::: EXERCISE MATERIAL :::

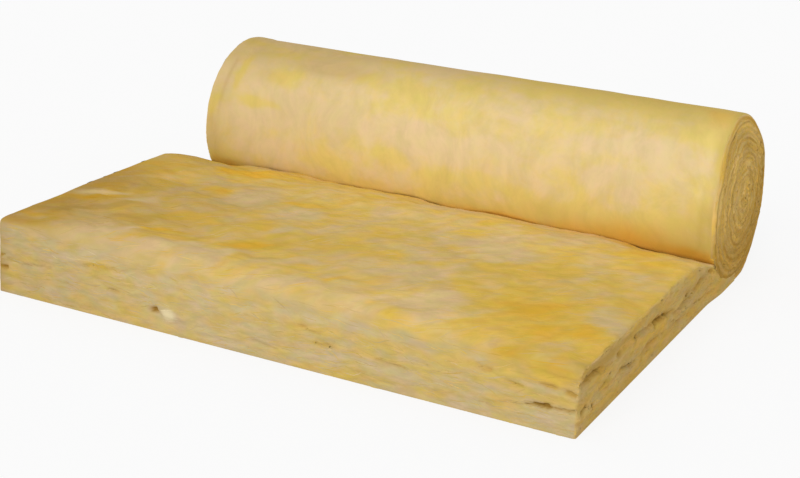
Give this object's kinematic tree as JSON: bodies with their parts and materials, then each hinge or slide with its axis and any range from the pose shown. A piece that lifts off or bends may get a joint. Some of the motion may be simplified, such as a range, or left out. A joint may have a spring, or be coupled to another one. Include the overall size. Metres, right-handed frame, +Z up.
{
  "type": "partly unrolled glass wool insulation roll",
  "caption": "Unfaced glass wool blanket, one piece of stock: its back end is wound into a tight roll on the floor and its front end lies out flat and loose, with a soft rounded free edge",
  "frame": {"origin": "On the floor under the middle of the whole blanket: the centre of the bounding box's bottom", "axes": "+X runs along the roll, across the blanket's width; -Y points to the free cut end and +Y to the roll; +Z is up off the floor"},
  "size_m": [1.2, 1.061, 0.354],
  "materials": {
    "glass_wool": "matte fibrous wool, golden yellow with cream streaks"
  },
  "bodies": {
    "root": {"wool_blanket": "glass_wool"}
  },
  "joints": []
}
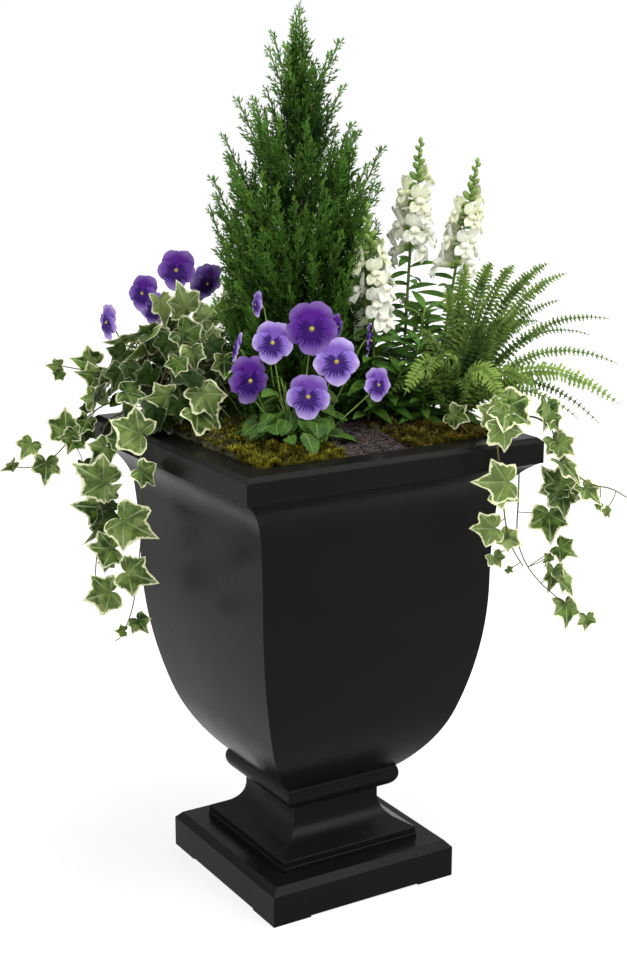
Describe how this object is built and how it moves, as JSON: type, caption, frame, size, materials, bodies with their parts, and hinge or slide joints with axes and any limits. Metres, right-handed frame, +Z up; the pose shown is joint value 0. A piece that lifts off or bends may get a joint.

:::

• _WHAT IS ASKED_
Repeat the lines above exactly.

• _REPLY_
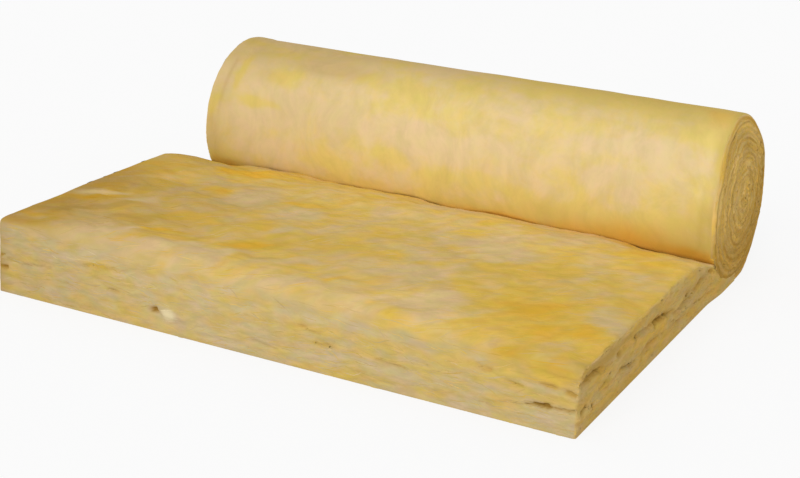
Give this object's kinematic tree as JSON: bodies with their parts and materials, then each hinge or slide with its axis and any range from the pose shown. A piece that lifts off or bends may get a joint. Some of the motion may be simplified, such as a range, or left out. A joint may have a spring, or be coupled to another one. Include the overall size. Metres, right-handed frame, +Z up.
{
  "type": "partly unrolled glass wool insulation roll",
  "caption": "Unfaced glass wool blanket, one piece of stock: its back end is wound into a tight roll on the floor and its front end lies out flat and loose, with a soft rounded free edge",
  "frame": {"origin": "On the floor under the middle of the whole blanket: the centre of the bounding box's bottom", "axes": "+X runs along the roll, across the blanket's width; -Y points to the free cut end and +Y to the roll; +Z is up off the floor"},
  "size_m": [1.2, 1.061, 0.354],
  "materials": {
    "glass_wool": "matte fibrous wool, golden yellow with cream streaks"
  },
  "bodies": {
    "root": {"wool_blanket": "glass_wool"}
  },
  "joints": []
}
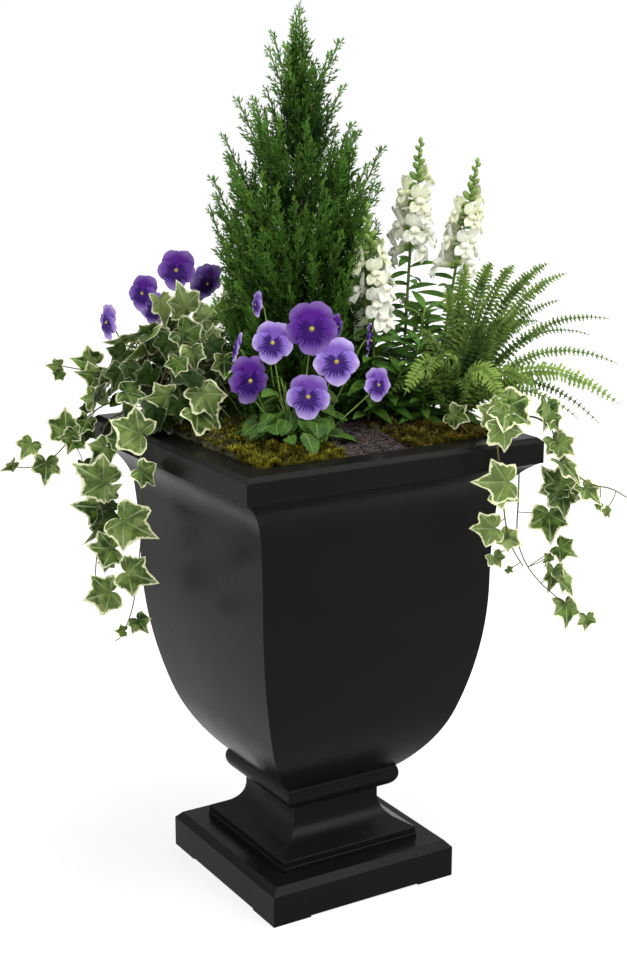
Describe how this object is built and how it moves, as JSON: type, caption, frame, size, materials, bodies with their parts, and hinge or slide joints with axes and any limits. Metres, right-handed frame, +Z up; the pose shown is joint value 0. A piece that lifts off or bends may get a joint.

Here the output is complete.